§ **Written task**
The data must be returned in full and exactly as given.

- - -

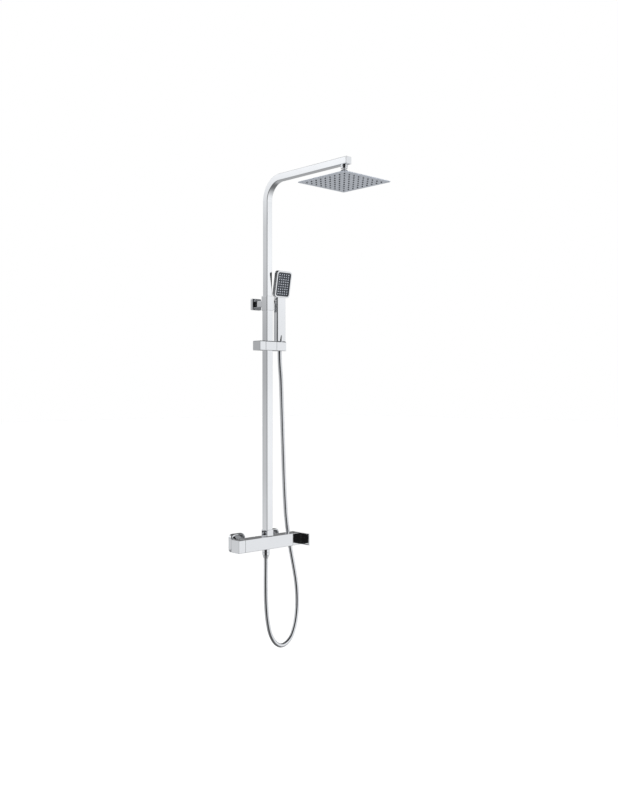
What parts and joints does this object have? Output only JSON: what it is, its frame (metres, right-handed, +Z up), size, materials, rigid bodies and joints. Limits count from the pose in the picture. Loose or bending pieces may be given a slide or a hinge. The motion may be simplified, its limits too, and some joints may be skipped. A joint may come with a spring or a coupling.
{
  "type": "shower column",
  "caption": "Rainfall shower column: thermostatic bar valve, telescopic square riser, square overhead spray on an arm, hand shower on a sliding holder with hose.",
  "frame": {"origin": "the point on the wall's surface midway between the centres of the two water inlets", "axes": "+Z up along the riser, +Y into the wall, +X to the right for someone facing the wall"},
  "size_m": [0.3108, 0.5378, 1.5818],
  "materials": {
    "chrome": "polished chrome plate",
    "tube_chrome": "polished chrome plate on drawn square tube",
    "mirror_chrome": "mirror-bright chrome plate",
    "plated_plastic": "chrome-plated plastic",
    "head_steel": "polished stainless steel sheet",
    "steel": "plain stainless steel",
    "brass": "machined brass",
    "rubber": "matt rubber",
    "bush_plastic": "matt acetal",
    "liner_plastic": "matt acetal",
    "silicone": "soft silicone",
    "spray_face": "satin grey plastic",
    "button": "glossy red plastic",
    "hose": "chrome-plated spiral-wound metal hose"
  },
  "bodies": {
    "root": {"valve_body": "chrome", "flow_cartridge": "brass", "flow_cartridge_nut": "brass", "thermostatic_cartridge": "brass", "thermostatic_cartridge_nut": "brass", "union_washer_left": "rubber", "union_washer_right": "rubber", "union_nut_left": "chrome", "union_nut_right": "chrome", "wall_union_left": "chrome", "wall_union_right": "chrome", "escutcheon_left": "chrome", "escutcheon_right": "chrome", "riser_base_nut": "chrome", "riser_adapter": "brass", "riser_seal": "rubber", "lower_riser": "tube_chrome", "bracket_collar": "chrome", "riser_bush": "bush_plastic", "height_screw": "steel", "bracket_arm": "chrome", "bracket_base": "steel", "bracket_wall_screw": "steel", "bracket_lock_screw": "steel", "hose_outlet_nut": "chrome", "hose_outlet_washer": "rubber", "hose": "hose"},
    "flow_control": {"flow_knob": "chrome", "flow_spindle": "steel", "flow_knob_screw": "steel"},
    "temperature_control": {"temperature_knob": "mirror_chrome", "thermostatic_spindle": "steel", "temperature_knob_screw": "steel", "temperature_lever": "mirror_chrome", "temperature_lever_screw": "steel", "temperature_cap": "mirror_chrome"},
    "stop_button": {"temperature_stop_button": "button"},
    "rain_arm": {"upper_riser": "tube_chrome", "arm_end_cap": "chrome", "arm_nipple": "chrome"},
    "ball_stem": {"swivel_ball": "chrome"},
    "ball_seat": {"swivel_seat": "liner_plastic"},
    "rain_head": {"swivel_nut": "chrome", "head_hub": "chrome", "head_shell": "head_steel", "head_face_plate": "head_steel", "head_nozzle_mat": "silicone"},
    "slider": {"slider_body": "plated_plastic", "slider_liner": "liner_plastic", "holder_pivot": "steel"},
    "slider_lock": {"slider_lock_knob": "plated_plastic", "slider_lock_stud": "steel"},
    "hand_holder": {"holder": "plated_plastic"},
    "hose_end": {"hose_cone_nut": "chrome", "handset_washer": "rubber"},
    "handset": {"handset_inlet": "chrome", "handset_shell": "plated_plastic", "handset_bezel": "plated_plastic", "handset_face": "spray_face", "handset_nozzle_mat": "silicone"}
  },
  "joints": [
    {"name": "riser_height", "type": "slide", "parent": "root", "child": "rain_arm", "axis": [0, 0, 1], "range_m": [-0.25, 0.12]},
    {"name": "head_spin", "type": "hinge", "parent": "rain_arm", "child": "ball_stem", "pos_m": [0.007, -0.4238, 1.166], "axis": [0, 0, 1], "continuous": true},
    {"name": "head_tilt_front", "type": "hinge", "parent": "ball_stem", "child": "ball_seat", "pos_m": [0.007, -0.4238, 1.166], "axis": [1, 0, 0], "range_deg": [-10, 10]},
    {"name": "head_tilt_side", "type": "hinge", "parent": "ball_seat", "child": "rain_head", "pos_m": [0.007, -0.4238, 1.166], "axis": [0, 1, 0], "range_deg": [-10, 10]},
    {"name": "slider_height", "type": "slide", "parent": "root", "child": "slider", "axis": [0, 0, 1], "range_m": [-0.36, 0.095], "deforming": ["hose"]},
    {"name": "slider_lock_turn", "type": "hinge", "parent": "slider", "child": "slider_lock", "pos_m": [-0.015, -0.066, 0.6534], "axis": [1, 0, 0], "range_deg": [0, 180]},
    {"name": "holder_tilt", "type": "hinge", "parent": "slider", "child": "hand_holder", "pos_m": [0.032, -0.066, 0.6534], "axis": [1, 0, 0], "range_deg": [-10, 40]},
    {"name": "handset_lift", "type": "slide", "parent": "hand_holder", "child": "hose_end", "axis": [0, 0, 1], "range_m": [0, 0.035]},
    {"name": "handset_swivel", "type": "hinge", "parent": "hose_end", "child": "handset", "pos_m": [0.057, -0.0705, 0.6696], "axis": [0, 0, 1], "range_deg": [-15, 75]},
    {"name": "flow_turn", "type": "hinge", "parent": "root", "child": "flow_control", "pos_m": [-0.103, -0.066, 0], "axis": [1, 0, 0], "range_deg": [-90, 90]},
    {"name": "temperature_turn", "type": "hinge", "parent": "root", "child": "temperature_control", "pos_m": [0.103, -0.066, 0], "axis": [1, 0, 0], "range_deg": [-90, 60]},
    {"name": "stop_button_press", "type": "slide", "parent": "temperature_control", "child": "stop_button", "axis": [0, 0, -1], "range_m": [0, 0.0012], "stiffness_N_per_m": 400, "springref_m": -0.001}
  ]
}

- - -

§ **Problem solution**
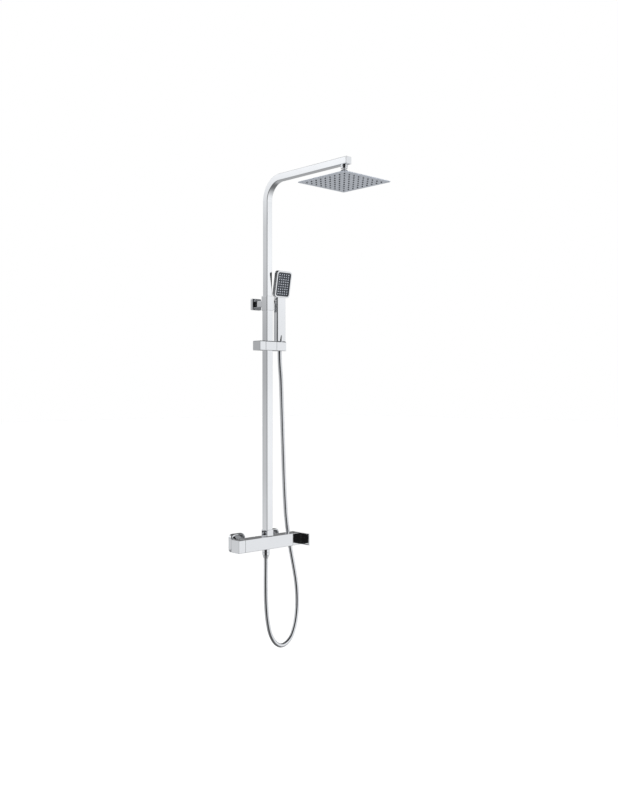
What parts and joints does this object have? Output only JSON: what it is, its frame (metres, right-handed, +Z up), size, materials, rigid bodies and joints. Limits count from the pose in the picture. Loose or bending pieces may be given a slide or a hinge. The motion may be simplified, its limits too, and some joints may be skipped. A joint may come with a spring or a coupling.
{
  "type": "shower column",
  "caption": "Rainfall shower column: thermostatic bar valve, telescopic square riser, square overhead spray on an arm, hand shower on a sliding holder with hose.",
  "frame": {"origin": "the point on the wall's surface midway between the centres of the two water inlets", "axes": "+Z up along the riser, +Y into the wall, +X to the right for someone facing the wall"},
  "size_m": [0.3108, 0.5378, 1.5818],
  "materials": {
    "chrome": "polished chrome plate",
    "tube_chrome": "polished chrome plate on drawn square tube",
    "mirror_chrome": "mirror-bright chrome plate",
    "plated_plastic": "chrome-plated plastic",
    "head_steel": "polished stainless steel sheet",
    "steel": "plain stainless steel",
    "brass": "machined brass",
    "rubber": "matt rubber",
    "bush_plastic": "matt acetal",
    "liner_plastic": "matt acetal",
    "silicone": "soft silicone",
    "spray_face": "satin grey plastic",
    "button": "glossy red plastic",
    "hose": "chrome-plated spiral-wound metal hose"
  },
  "bodies": {
    "root": {"valve_body": "chrome", "flow_cartridge": "brass", "flow_cartridge_nut": "brass", "thermostatic_cartridge": "brass", "thermostatic_cartridge_nut": "brass", "union_washer_left": "rubber", "union_washer_right": "rubber", "union_nut_left": "chrome", "union_nut_right": "chrome", "wall_union_left": "chrome", "wall_union_right": "chrome", "escutcheon_left": "chrome", "escutcheon_right": "chrome", "riser_base_nut": "chrome", "riser_adapter": "brass", "riser_seal": "rubber", "lower_riser": "tube_chrome", "bracket_collar": "chrome", "riser_bush": "bush_plastic", "height_screw": "steel", "bracket_arm": "chrome", "bracket_base": "steel", "bracket_wall_screw": "steel", "bracket_lock_screw": "steel", "hose_outlet_nut": "chrome", "hose_outlet_washer": "rubber", "hose": "hose"},
    "flow_control": {"flow_knob": "chrome", "flow_spindle": "steel", "flow_knob_screw": "steel"},
    "temperature_control": {"temperature_knob": "mirror_chrome", "thermostatic_spindle": "steel", "temperature_knob_screw": "steel", "temperature_lever": "mirror_chrome", "temperature_lever_screw": "steel", "temperature_cap": "mirror_chrome"},
    "stop_button": {"temperature_stop_button": "button"},
    "rain_arm": {"upper_riser": "tube_chrome", "arm_end_cap": "chrome", "arm_nipple": "chrome"},
    "ball_stem": {"swivel_ball": "chrome"},
    "ball_seat": {"swivel_seat": "liner_plastic"},
    "rain_head": {"swivel_nut": "chrome", "head_hub": "chrome", "head_shell": "head_steel", "head_face_plate": "head_steel", "head_nozzle_mat": "silicone"},
    "slider": {"slider_body": "plated_plastic", "slider_liner": "liner_plastic", "holder_pivot": "steel"},
    "slider_lock": {"slider_lock_knob": "plated_plastic", "slider_lock_stud": "steel"},
    "hand_holder": {"holder": "plated_plastic"},
    "hose_end": {"hose_cone_nut": "chrome", "handset_washer": "rubber"},
    "handset": {"handset_inlet": "chrome", "handset_shell": "plated_plastic", "handset_bezel": "plated_plastic", "handset_face": "spray_face", "handset_nozzle_mat": "silicone"}
  },
  "joints": [
    {"name": "riser_height", "type": "slide", "parent": "root", "child": "rain_arm", "axis": [0, 0, 1], "range_m": [-0.25, 0.12]},
    {"name": "head_spin", "type": "hinge", "parent": "rain_arm", "child": "ball_stem", "pos_m": [0.007, -0.4238, 1.166], "axis": [0, 0, 1], "continuous": true},
    {"name": "head_tilt_front", "type": "hinge", "parent": "ball_stem", "child": "ball_seat", "pos_m": [0.007, -0.4238, 1.166], "axis": [1, 0, 0], "range_deg": [-10, 10]},
    {"name": "head_tilt_side", "type": "hinge", "parent": "ball_seat", "child": "rain_head", "pos_m": [0.007, -0.4238, 1.166], "axis": [0, 1, 0], "range_deg": [-10, 10]},
    {"name": "slider_height", "type": "slide", "parent": "root", "child": "slider", "axis": [0, 0, 1], "range_m": [-0.36, 0.095], "deforming": ["hose"]},
    {"name": "slider_lock_turn", "type": "hinge", "parent": "slider", "child": "slider_lock", "pos_m": [-0.015, -0.066, 0.6534], "axis": [1, 0, 0], "range_deg": [0, 180]},
    {"name": "holder_tilt", "type": "hinge", "parent": "slider", "child": "hand_holder", "pos_m": [0.032, -0.066, 0.6534], "axis": [1, 0, 0], "range_deg": [-10, 40]},
    {"name": "handset_lift", "type": "slide", "parent": "hand_holder", "child": "hose_end", "axis": [0, 0, 1], "range_m": [0, 0.035]},
    {"name": "handset_swivel", "type": "hinge", "parent": "hose_end", "child": "handset", "pos_m": [0.057, -0.0705, 0.6696], "axis": [0, 0, 1], "range_deg": [-15, 75]},
    {"name": "flow_turn", "type": "hinge", "parent": "root", "child": "flow_control", "pos_m": [-0.103, -0.066, 0], "axis": [1, 0, 0], "range_deg": [-90, 90]},
    {"name": "temperature_turn", "type": "hinge", "parent": "root", "child": "temperature_control", "pos_m": [0.103, -0.066, 0], "axis": [1, 0, 0], "range_deg": [-90, 60]},
    {"name": "stop_button_press", "type": "slide", "parent": "temperature_control", "child": "stop_button", "axis": [0, 0, -1], "range_m": [0, 0.0012], "stiffness_N_per_m": 400, "springref_m": -0.001}
  ]
}